Renga in dicembre a Trento «Sarà un live "teatrale" in una dimensione raccolta»

di Fabio De Santi

Da fine ottobre il nuovo singolo di Francesco Renga, Normale, realizzato con la collaborazione di Ermal Meta sta spopolando nelle airplay radiofoniche facendo da volano anche al suo fortunato tour teatrale. Fra le tappe anche quella del 6 dicembre all’Auditorium di Trento dove il musicista bresciano proporrà il suo ultimo album L’altra metà e i suoi più grandi successi. Accompagnato dalla sua band, di cui fa parte anche il batterista altoatesino Phil Mer, Francesco Renga, come ci racconta in questa intervista vuole creare un’atmosfera intima con il pubblico.

Renga, iniziamo dal nuovo singolo «Normale»: come è nata questa featuring di Ermal Meta?

«La scorsa estate sono andato a trovare Ermal nello studio nel quale avevamo scritto alcune delle più belle e fortunate canzoni del mio repertorio. Tutti e due abbiamo fatto una lunga gavetta, guadagnandoci tutto con passione, sudore e sacrifici. Ad un certo punto Ermal mi fa ascoltare una canzone che parla di quella normalità di cui tutti e due ci sentiamo parte, che ci rende orgogliosi e consapevoli della fortuna che abbiamo. Quella normalità che entrambi proteggiamo e cerchiamo di non perdere mai».

Merce rara oggi anche nel mondo della musica.

«Sì, quella normalità che oggi sembra quasi un difetto, in un mondo in cui tutti sognano di essere qualcosa di più. Ci abbiamo lavorato insieme un po’, finché poi quella normalità abbiamo deciso di cantarla al nostro pubblico».

Soddisfatto di come è stato accolto «L’altra metà»?

«Molto. Questo è un progetto importante per me, per molti versi mi appartiene più di altri dischi, e quindi sono molto felice di come stia andando e di come è stato accolto dai miei fan».
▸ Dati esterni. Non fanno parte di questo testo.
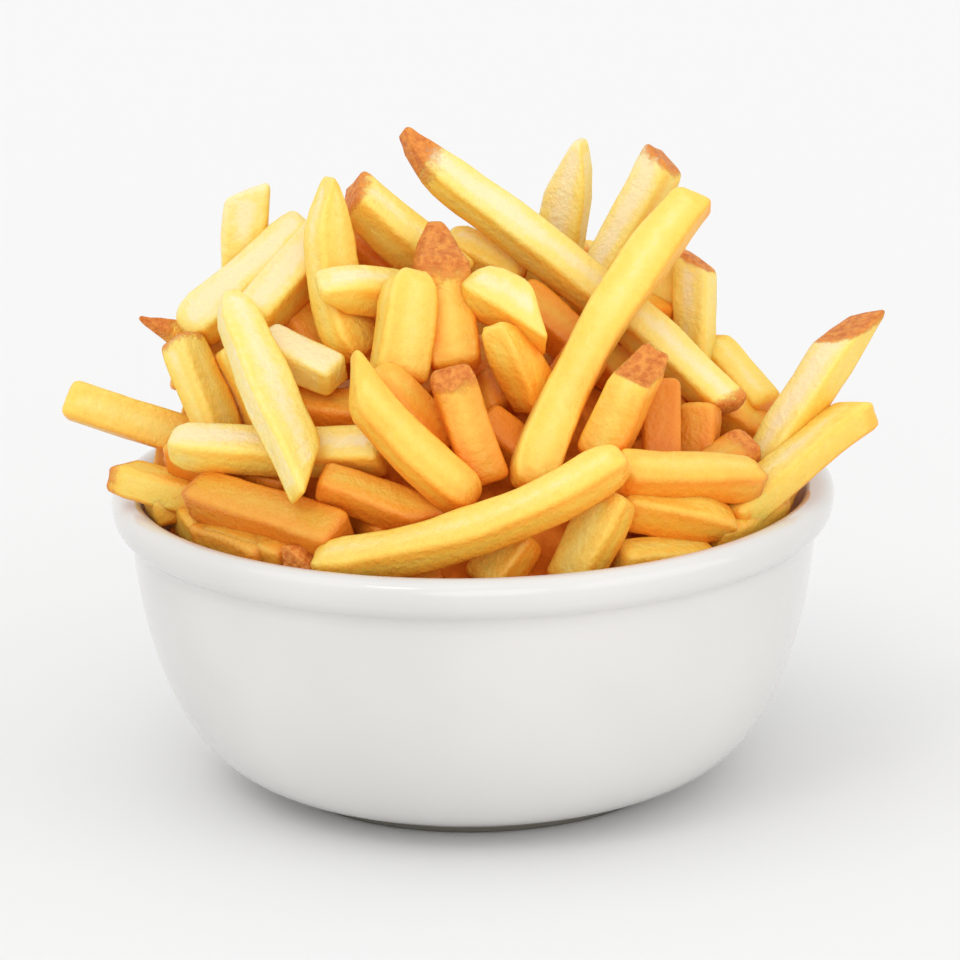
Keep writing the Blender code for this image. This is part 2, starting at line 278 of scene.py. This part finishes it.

Cosa racchiude questo titolo?

«Annuncia la voglia di aprire una nuova fase, più serena a matura, un nuovo punto di partenza dovuto alla mia voglia di mettermi in discussione. Mi piace definirlo uno “spartiacque” perché credo che ci sia proprio un “prima” e un “dopo” rispetto a questo disco. Ero alla ricerca di un linguaggio nuovo, che fosse rispettoso del mio passato ma allo stesso tempo contemporaneo, e l’ho messo perfettamente a fuoco nei brani de «L’altra metà». Realizzare questo album è stato faticoso e difficile ma appassionante. È un lavoro che sento molto mio, non rinnega quello che sono stato ma mi proietta nel futuro».

Che forme ha il live?

«Porto in scena un vero e proprio spettacolo: dalla scenografia (pensata in maniera coerente con il disco), alla scaletta, ai vari momenti che si susseguono durante il concerto. Suono con la band che mi accompagna da tanto, sono compagni di viaggio da molto tempo, qualcuno proprio dall’inizio. È anche grazie a loro che il live ha un quid in più».

Cosa le piace maggiormente della dimensione teatrale?

«Non frequentavo i teatri da tanto tempo. Avevo voglia di tornare ad una dimensione più intima più bella, per ritrovare il contatto non solo visivo ma anche fisico con la gente. Era un desiderio non solo del mio pubblico, ma anche mio. Abbiamo un rapporto molto intimo. Volevo abbracciarli e ritrovarli tutti. Avevo voglia di tornare a guardarli negli occhi. Durante il live ci sei tu con la tua gente, la musica prende una forma fisica, tangibile».

Come s’interfaccia con i social?

«Il mio rapporto con i fan è un rapporto molto privato, intimo. Adesso attraverso i social, anche se sembra un ossimoro, lo è ancora di più. Riesco a condividere con loro quello che faccio durante le giornate, il mio stile di vita. E questo intendo quando parlo di rapporto privato e diretto con tutto il mio pubblico. Loro mi conoscono».

A chi sogna ancora una reunion dei Timoria cosa risponde?

«Che i Timoria rappresentano un periodo meraviglioso della mia vita. I dischi, le canzoni, la musica di quegli anni sono le istantanee delle mia giovinezza, artistica, creativa e non solo. Siamo in ottimi rapporti ma è davvero difficile pensare ad una reunion. Le nostre strade sono abbastanza diverse al giorno d’oggi».